Falling into water.
There are two separate, or combined, theories about why I am afraid of falling into water. The first one is pre-verbal. I wrote about this in a much earlier post about the death of my brother, called The Drowning of Diarmuid. I have no doubt that this affected my twin sister and me on a very deep level as she also has fears around water. We were only about 6 months old when it happened but the trauma of that would have been embedded in our mother's body. sShe was still breast feeding us at the time. How that transfers I don't really understand but there is no doubt in my mind that it did.
The second theory is about something that happened to me when I was about 3 and a half. We were living in Cobh, Co. Cork at the time and one day my older sister and her friend took us to Cuskinny, the beach nearby. There were small waves splashing about and I remember we were near a slip. My sister put me sitting in an inner tube from a car, a great flotation device. A wave came and knocked me over so I was upside down in the water with my bum stuck down in the hole of the inner tube. I breathed in a lot of water and when she finally grabbed me and put me upright, I was filled with water and terror. I hated the sensation of water going up my nose and burning and the horrible choking feeling of it. She comforted me as best she could and I don't remember much of what happened after that. The actual event is etched in my memory and gets re-kindled every time I try to get comfortable in water.

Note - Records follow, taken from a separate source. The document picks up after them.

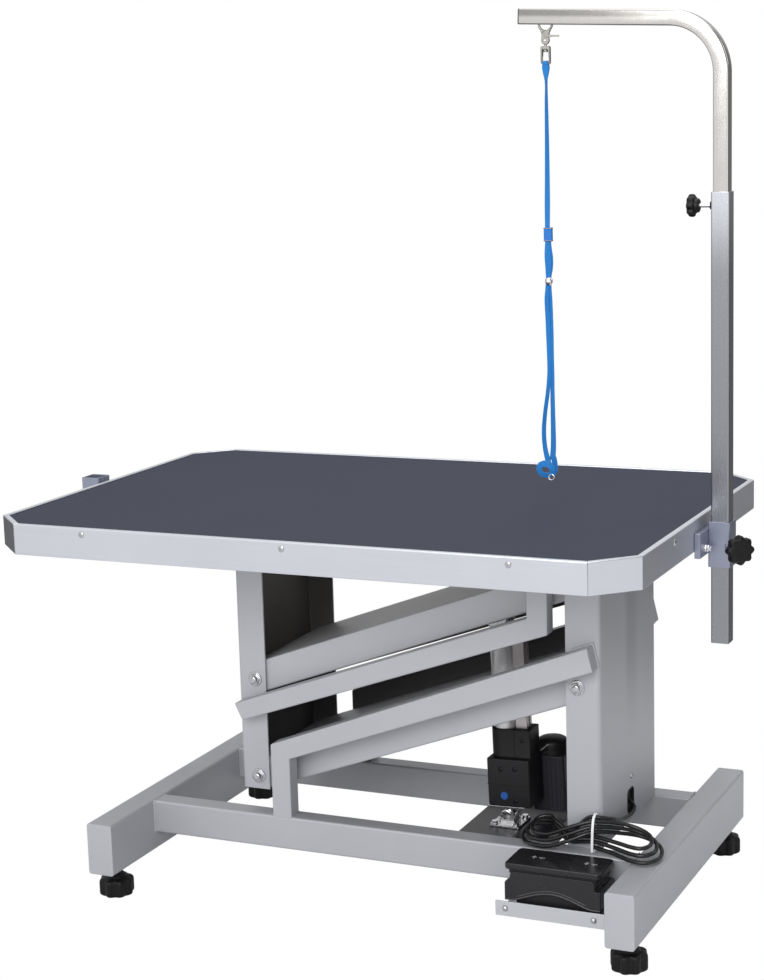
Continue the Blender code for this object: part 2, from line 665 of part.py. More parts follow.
# Moving braces: slope up from the left column, then a post under the board
UPPER_START_X = (-0.2140, -0.2000)    # left end of the top edge and of the bottom edge
UPPER_POST_X = (0.3120, 0.3465)
UPPER_BRACE_Y = (LEFT_COL_HALF_Y + GAP, 0.1660)    # from the middle
UPPER_HOLLOW_X = -0.1900
UPPER_CUT_TOP_Z = 0.65            # past the open top of the post
UPPER_POST_FLOOR = BRACE_WALL * 1.2
UPPER_INNER_CORNER_WALL = BRACE_WALL * 0.6
upper_top = sloped(UPPER_START_X[0], 0.3222, 0.3555)
upper_bottom = sloped(UPPER_START_X[1], 0.2939, 0.3480)


def upper_braces():
    top_start, bottom_start = UPPER_START_X
    x0, x1 = UPPER_POST_X
    post_top = LEFT_COL_Z[1]
    wall = BRACE_WALL
    start = UPPER_HOLLOW_X
    shape = [(top_start, upper_top(top_start)), (bottom_start, upper_bottom(bottom_start)),
             (x1, upper_bottom(x1)), (x1, post_top), (x0, post_top), (x0, upper_top(x0))]
    hollow = [(start, upper_top(start) - wall), (start, upper_bottom(start) + wall),
              (x1 - wall, upper_bottom(x1) + UPPER_POST_FLOOR), (x1 - wall, UPPER_CUT_TOP_Z),
              (x0 + wall, UPPER_CUT_TOP_Z),
              (x0 + wall, upper_top(x0) - UPPER_INNER_CORNER_WALL)]
    for side, sign in SIDES:
        y0, y1 = side_span(UPPER_BRACE_Y, sign)
        brace = piece("upper_brace_" + side, in_xz([shape], y0, y1), PAINT)
        cut(brace, in_xz([hollow], y0 + wall, y1 - wall))


# ---------------------------------------------------------------- table top
MAT_INSET = 0.0010                # inside the apron


def octagon(inset):
    """Table outline moved inwards; starts at the left end of the front edge."""
    chamfer = TABLE_CHAMFER - inset * (2 - math.sqrt(2))
    x, y = END_X - inset, TABLE_WIDTH / 2 - inset
    return [(-x + chamfer, -y), (x - chamfer, -y), (x, -y + chamfer), (x, y - chamfer),
            (x - chamfer, y), (-x + chamfer, y), (-x, y - chamfer), (-x, -y + chamfer)]


def moved_towards(start, end, distance):
    step = Vector((end[0] - start[0], end[1] - start[1])).normalized() * distance
    return (start[0] + step.x, start[1] + step.y)


def table_top():
    piece("table_board", in_xy([octagon(APRON_THICK + GAP)], BOARD_BOTTOM_Z, BOARD_TOP_Z), BOARD)
    piece("rubber_mat", in_xy([octagon(APRON_THICK + MAT_INSET)], BOARD_TOP_Z + GAP, MAT_TOP_Z),
          RUBBER)


def apron():
    outer, inner = octagon(0.0), octagon(APRON_THICK)
    strips = {}
    for name, i in (("apron_front", 0), ("apron_rear", 4)):
        j = i + 1
        strips[name] = [moved_towards(outer[i], outer[j], GAP),
                        moved_towards(outer[j], outer[i], GAP),
                        moved_towards(inner[j], inner[i], GAP),
                        moved_towards(inner[i], inner[j], GAP)]
    # the end strips are folded round both of their corners
    for name, i in (("apron_right", 1), ("apron_left", 5)):
        corners = [(i + j) % 8 for j in range(4)]
        strips[name] = [outer[j] for j in corners] + [inner[j] for j in reversed(corners)]
    for name, loop in strips.items():
        piece(name, in_xy([loop], APRON_BOTTOM_Z, TABLE_RIM_Z), APRON_METAL)


# ---------------------------------------------------------------- actuator
# Drawn in its own frame: the lower pin is the origin and the rod runs along +Z
MOUNT_Z = (0.0140, 0.0187)
MOUNT_LUG_R = 0.0105
GEARBOX_HALF_Y = 0.0320
GEARBOX_Z = (MOUNT_Z[1] + GAP, 0.1010)
SLEEVE_R = 0.0235
SLEEVE_Z = (GEARBOX_Z[1] + GAP, 0.1500)
ACT_TUBE_R = 0.0200
ACT_TUBE_BORE_R = 0.0129
ACT_TUBE_TOP = 0.3080
PROFILE_TOP = 0.3000
MOTOR_HOUSING_Z = (-0.0050, 0.0915)
MOTOR_X, MOTOR_Y = 0.0590, 0.0600
MOTOR_BOTTOM = MOTOR_HOUSING_Z[1] + GAP
MOTOR_PROFILE = (                 # radius, Z
    (0.0, 0.1200), (0.012, 0.1195), (0.022, 0.1165),
    (0.0265, 0.1110), (0.0265, MOTOR_BOTTOM), (0.0, MOTOR_BOTTOM),
)
ROD_R = 0.0125
ROD_EYE_R = 0.0130

act_frame = (Matrix.Translation((ACT_BASE[0], 0, ACT_BASE[1]))
             @ Matrix.Rotation(ACT_TILT, 4, "Y"))


def act_piece(name, mesh, finish, smooth=None):
    return carry(piece(name, mesh, finish, smooth), act_frame)


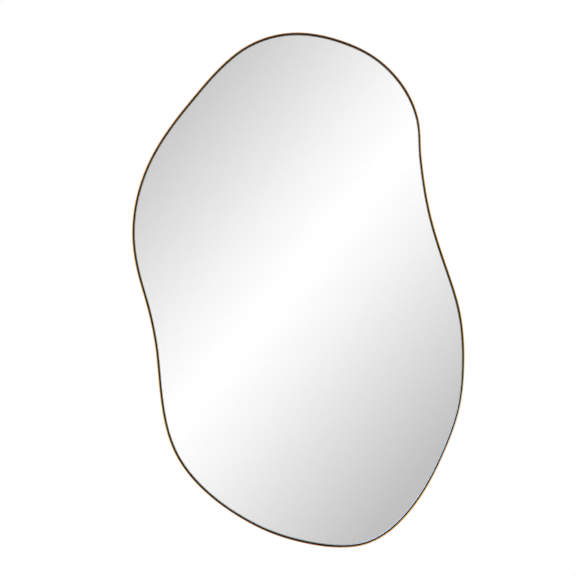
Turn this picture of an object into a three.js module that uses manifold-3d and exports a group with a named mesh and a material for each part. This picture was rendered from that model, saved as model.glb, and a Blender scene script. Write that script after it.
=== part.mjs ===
// An irregular wall mirror. A thin metal rim is bent round a free outline, the glass floats
// inside it with a narrow shadow gap, and a black backing board carries the hangers.
// Millimetres. +X is to the right, +Z up and +Y into the wall. The wall plane is y = 0, and
// the origin lies on it, behind the middle of the outline.

import * as THREE from 'three';
import { mergeVertices } from 'three/addons/utils/BufferGeometryUtils.js';
import Module from 'manifold-3d';

// ---- Driving dimensions -------------------------------------------------------------------

const mirrorWidth = 656;
const mirrorHeight = 1016;

const rimThickness = 2; // of the flat bar, seen from the front
const rimDepth = 25; // of the flat bar, from front to back

const glassThickness = 4;
const glassSetback = 4; // glass face behind the rim's front edge
const glassReveal = 2.1; // shadow gap between the rim and the edge of the glass
const arris = 1; // polished bevel round both faces of the glass
const silverThickness = 0.2;
const filmThickness = 0.3;

const tapeCount = 5;
const tapeThickness = 1.6;
const tapeWidth = 25;
const tapeMargin = 45; // from the ends of a strip to the edge of the glass
const tapeEndMargin = 110; // from the outer strips to the top and the bottom

const sealWidth = 6; // of the foam strip that closes the shadow gap from behind
const sealClearance = 0.05; // to the rim

const boardThickness = 9;
const boardClearance = 0.5; // all round, inside the rim

const lugCount = 8;
const lugWidth = 20;
const lugFoot = 16; // reach over the board
const lugThickness = 1.5;
const lugBend = 2.2; // outside radius of the bend
const lugRearMargin = 0.9; // lug's upright leg ends this far inside the rim's rear edge
const weldGap = 0.3;

const screwDiameter = 3;
const screwHeadDiameter = 6.5;
const screwHeadHeight = 2;
const screwHeadSide = 0.9; // height of the head's straight side
const screwCrown = [2.6, 1.7]; // radius and height at which the head's dome turns over
const screwTop = 1.15; // radius of the flat top of the head
const screwPoint = 2.5; // length of the tapered tip
const screwTip = 0.3; // radius of the blunt end
const screwCover = 1.5; // board left in front of the screw's tip
const pilotClearance = 0.3; // pilot holes round the screws, on radius and in depth
const passClearance = 0.4; // holes through lugs and straps, on radius
const drillOvershoot = 1; // past both faces of a sheet

const hangerHeight = 250; // ring pivots above the middle of the outline
const hangerSpan = 320;
const strapWidth = 15;
const strapSheet = 1; // sheet thickness; the strap is two layers
const strapEnd = 7; // from the last screw to the end of the strap
const strapScrewStart = 9; // from the ring pivot to the first screw
const strapScrewPitch = 15;
const ringWire = 3;
const ringInnerWidth = 20;
const ringInnerHeight = 14;
const ringCorner = 3; // centreline radius of the D's corners
const ringClearance = 0.2; // between the ring's bar and the strap's eye, on radius
const ringRest = 0.3; // between the stored ring and the board

const bumperCount = 4;
const bumperDiameter = 16;
const bumperInset = 30; // from the rim to the bumper's middle
const bumperEdge = 1.2; // rounding of the bumper's rear edge
const wallGap = 1.5; // the bumpers hold the rim this far off the wall

// The outline's turning points, clockwise from the top as seen from the front: x, z and the
// heading in degrees, on a drawing whose size is that of its own extremes.
const outlineTurns = [
  [-2, 508, 0],
  [78, 494.5, -17.5],
  [165, 450, -39.5],
  [237, 339, -76.5],
  [243.5, 262, -84],
  [261, 152, -77],
  [297, 35, -71],
  [323, -60, -81.5],
  [328, -133, -90],
  [320, -228, -101.5],
  [292, -312, -113],
  [226, -430, -128],
  [141, -499, -159],
  [84, -508, 180],
  [0, -496.5, 166.5],
  [-90, -463, 152],
  [-169, -411, 140.5],
  [-241, -327, 118],
  [-271.5, -218, 97.5],
  [-280, -132, 96],
  [-308, -1, 107],
  [-328, 113, 90],
  [-301, 240, 67],
  [-217, 369, 50.5],
  [-125, 466, 38],
];

const outlineSteps = 200;
const noseSteps = 4; // facets of the rim's rounded front edge
const bendSteps = 3; // facets of the lug's bend and of the bumper's rounded edge
const roundSteps = 12; // facets of screws and holes
const wireSteps = 8;
const bowSteps = 5; // the D-ring's arcs have twice as many facets
const bumperSteps = 24;

// ---- The stack, from the wall forward -------------------------------------------------------

const rimRear = -wallGap;
const rimFront = rimRear - rimDepth;
const glassFront = rimFront + glassSetback;
const glassRear = glassFront + glassThickness;
const silverRear = glassRear + silverThickness;
const filmRear = silverRear + filmThickness;
const boardFront = filmRear + tapeThickness;
const boardRear = boardFront + boardThickness;

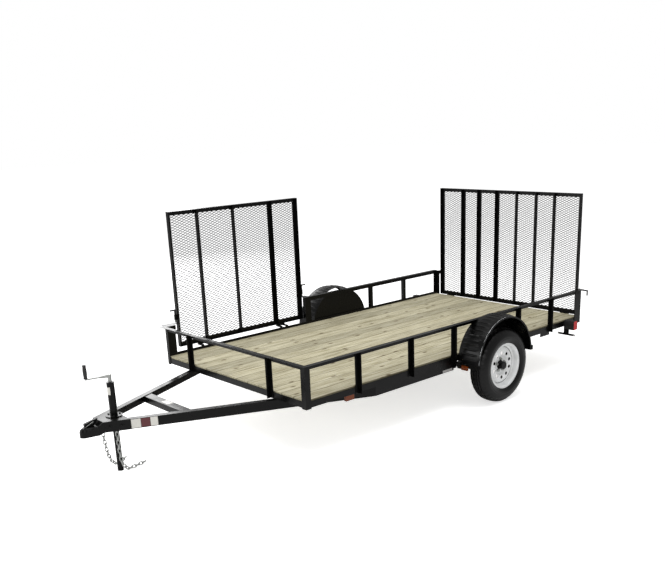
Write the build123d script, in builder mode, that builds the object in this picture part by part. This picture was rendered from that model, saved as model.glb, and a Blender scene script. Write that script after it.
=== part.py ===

|The Slip at Cuskinny where I fell in|
The funny part is that I love the sea, lakes, rivers, being on boats and anything to do with water. I just can't bear the thought of falling in. When I was younger and we would go to the beach I would have to tell everyone to please not mess with me in the water as I might drown them in a panic if the pushed me under or played around like that. I found that the more time I spent in water, the less afraid I would get but then another year would go by till it was warm enough to swim again and I would have to start all over again.
Being out of my depth terrifies me. I did get to a point, when I lived in Sweden, of being able to swim from the metal ladder pinned on a cliff, out into the open sea for a few yards and back, without panicking. But I would often find that I would be going along fine and then panicky thoughts would start and my breathing would tighten and then I would have to rush to grab something as I was sure I was going to sink immediately.
|This is how I want to feel|
The one time when I finally felt I was getting somewhere with this fear was with a friend who had an indoor pool. She got me to get goggles that covered my nose too and she showed me how to swim with my head in the water. With my nose covered, my fear of the water going up it and choking me went away. I found I was very comfortable under the water, more so than on top of it! In fact, I was so comfortable that I had an almost irresistible urge to breathe under there. I could see the deep end, all 8 feet of it, further down the pool and it looked perfectly benign. Yet, when I had my head above the water, that 8 foot depth seemed terrifying and dangerous. I even learned to duck dive a bit and loved it. If only I had had more than one day there at her house.
I can actually swim, very badly. I would love to find someone with the patience to help me over this fear. I wish so much I could just jump off a boat or a diving board into the water and not be afraid. It would be one of the most liberating things I could imagine.
It's on my list of things to do before I die. Hopefully, I won't leave it too much longer.